Two weekends ago at New Hampshire Motor Speedway, NASCAR president Mike Helton said that, for now, there was no ill will between the sanctioning body and the consortium of multi-car Sprint Cup teams known as the Race Team Alliance.
But today, in a wide-ranging interview on SiriusXM NASCAR Radio, Helton’s boss – NASCAR Chairman/CEO Brian France – addressed the RTA’s formation by saying “we didn’t think it was necessary.”
“We think the benefits they would arrive at with this association would be much smaller than they do,” France continued. “They’re smart guys and they may figure out some things that we’re not aware of.
“But on balance, I would say two things – one, the idea that they don’t know how many employees they have or what their costs are and this is a way to tackle that, that’s terrific. We certainly want them to get those kinds of answers for sure.
“The one thing that is central to NASCAR though, is when you deal with one voice, that would probably be the worst thing we could ever do – and that’s to listen to one voice, even it was a consensus voice. Every decision that we’ve ever made that was important, the more input, the more people we heard from, the better the result.”
France answered another question by stating that while NASCAR would respect the owners involved in the RTA being “entitled to approach the business in different ways,” the sanctioning body planned to “go down the road dealing with all of the team owners – not most of them, not the big ones, but all of them.”
“…Whenever we do something – and we’re working on all kinds of things now – these are never simple things,” he added. “Drivers, crew chiefs, engineers – we always pick their brains on things because it’s not always black or white if we go one way or that way on whether it actually lowers costs or it actually improves racing.
“The last thing we would want to do is not talk to everybody so where we can find where the truth lies.”

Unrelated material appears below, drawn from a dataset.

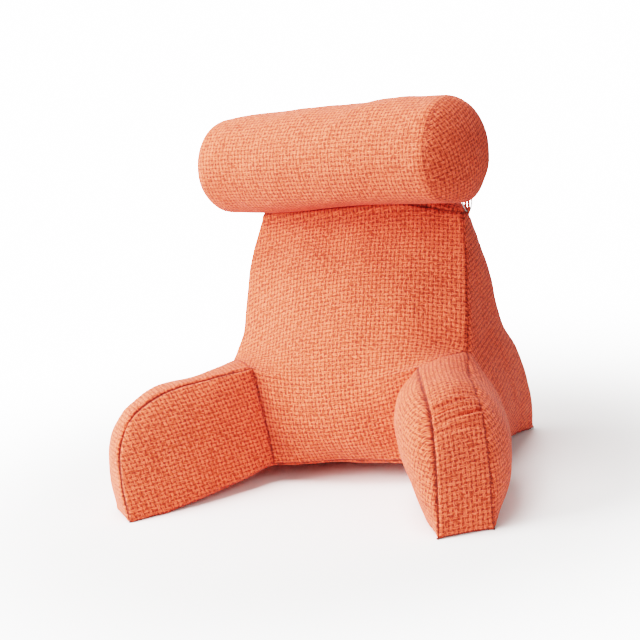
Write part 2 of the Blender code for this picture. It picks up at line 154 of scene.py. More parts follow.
FLANK_TURN, FRONT_SKEW, OUTER_SKEW, INNER_SKEW = 0.10, 0.08, 0.14, {-1: 0.05, 1: 0.20}
DISC_TURN = np.array([[0.96, -0.28], [0.28, 0.96]])

# ---- looks ----

WEAVE_CELL, YARN_SWAY = 0.0081, 0.0044    # a pair of yarns and its gap, and how far yarns wander
SWAY_SCALE, FIBRE_SCALE, PATCH_SCALE = 130.0, 600.0, 18.0   # to a metre: 7.7, 1.7 and 56 mm
YARN_ROUND, YARN_LIFT, YARN_ARCH = 1.3, 0.75, 0.30   # a yarn's round back, and its rise at crossings
PAIR_ROUND, PAIR_RISE, PAIR_LOW = 0.8, 0.70, 0.42   # the groove down the middle of a pair
SLUB_LONG, SLUB_WIDE, SLUB_SWING, SLUB_LOW = 0.9, 2.9, 2.8, -0.4   # thick and thin places
FIBRE_SHARE, PATCH_SHARE, SEAM_SHADE_SHARE = 0.60, 0.12, -0.80   # of fibres, patches, and the painted shade along the seams
CLOTH_RELIEF = 0.0012                     # depth of the weave in the bump
SHADED_HOLE, YARN, LIT_YARN_TOP = (0.06, "#661A06"), (0.42, "#B0391B"), (0.92, "#FF684B")   # height and colour: painted shade in the holes, the dye, painted highlight on the yarn tops
STEEL, STEEL_ROUGH, DIE_MARKS = "#C9C8C6", (0.20, 0.38), 900.0   # marks to a metre: 1.1 mm
FLOOR = "#F4F3F1"
FLOOR_FROM, FLOOR_TO = 0.5, 1.7           # the floor fades out between these ways from the origin
GLOW, BACKDROP = 0.06, 12.0               # the white studio as light, and as the camera sees it
LIGHT_AIM = (0.0, 0.0, 0.3)
LIGHTS = (("key", (-2.3, -1.5, 1.7), 1.6, 178), ("above", (-0.3, -0.3, 3.0), 1.6, 127),
          ("left", (-2.8, -0.2, 1.2), 1.6, 49), ("front", (0.6, -3.0, 1.4), 1.6, 23),
          ("fill", (2.6, -1.4, 1.4), 1.6, 38), ("low", (-2.2, -1.9, 0.5), 1.6, 74),
          ("back", (-0.8, 3.0, 1.6), 2.0, 60))   # name, place, size, watts
CAMERA_ANGLES, CAMERA_PLACE = (28.69, 10.87, -8.34), (1.2096, -2.2383, 0.791)   # degrees, metres
CAMERA_LENS, CAMERA_SENSOR = 78.75, 36.0  # millimetres

# The way from the drawing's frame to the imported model's, found from the right ring
DRAWING_TO_FRAME = np.array(0.5 * (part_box("ring_right")[0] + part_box("ring_right")[1])) - RIGHT_RING


# ---- lines and sheets ----

def shares(*counts):
    """Places from 0 to 1 along lines laid end to end, each with FINE times its count of steps.

    A line's parameter t becomes t - a sin(2 pi t) / (2 pi), so the steps are shorter at its ends.
    """
    parts, start = [np.zeros(1)], 0
    for count in counts:
        t = np.linspace(0, 1, FINE * count + 1)[1:]
        parts.append(start + count * (t - SEAM_CLOSE * np.sin(2 * np.pi * t) / (2 * np.pi)))
        start += count
    return np.concatenate(parts) / start


def lengths(line):
    """The way along a line to each of its points."""
    return np.concatenate([[0], np.cumsum(np.linalg.norm(np.diff(line, axis=0), axis=1))])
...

This month’s emergence of the RTA, which is made up of nine of the sport’s most powerful teams, has generated a wide range of opinions.
Jimmie Johnson and Jeff Gordon, drivers for RTA squad Hendrick Motorsports, insist that the group’s efforts will help the sport. On the other side, race track owner Bruton Smith has expressed his annoyance.
So far, the RTA has remained silent on its long-term agenda outside of creating cost-cutting initiatives for its members. Its chairman, Michael Waltrip Racing co-owner Rob Kauffman, has said that the RTA wants to take a collaborative stance with NASCAR.
“…That’s the high road and the right road, so why do anything other than that?,” Kauffman said in a recent interview with NBCSN contributor Nate Ryan.
“There are other questions that are obvious and will be resolved over time. To the extent we’re a party to those, we’ll try to be productive and collaborative. We’ll see how it plays out. It makes for a less exciting story, but a better business.”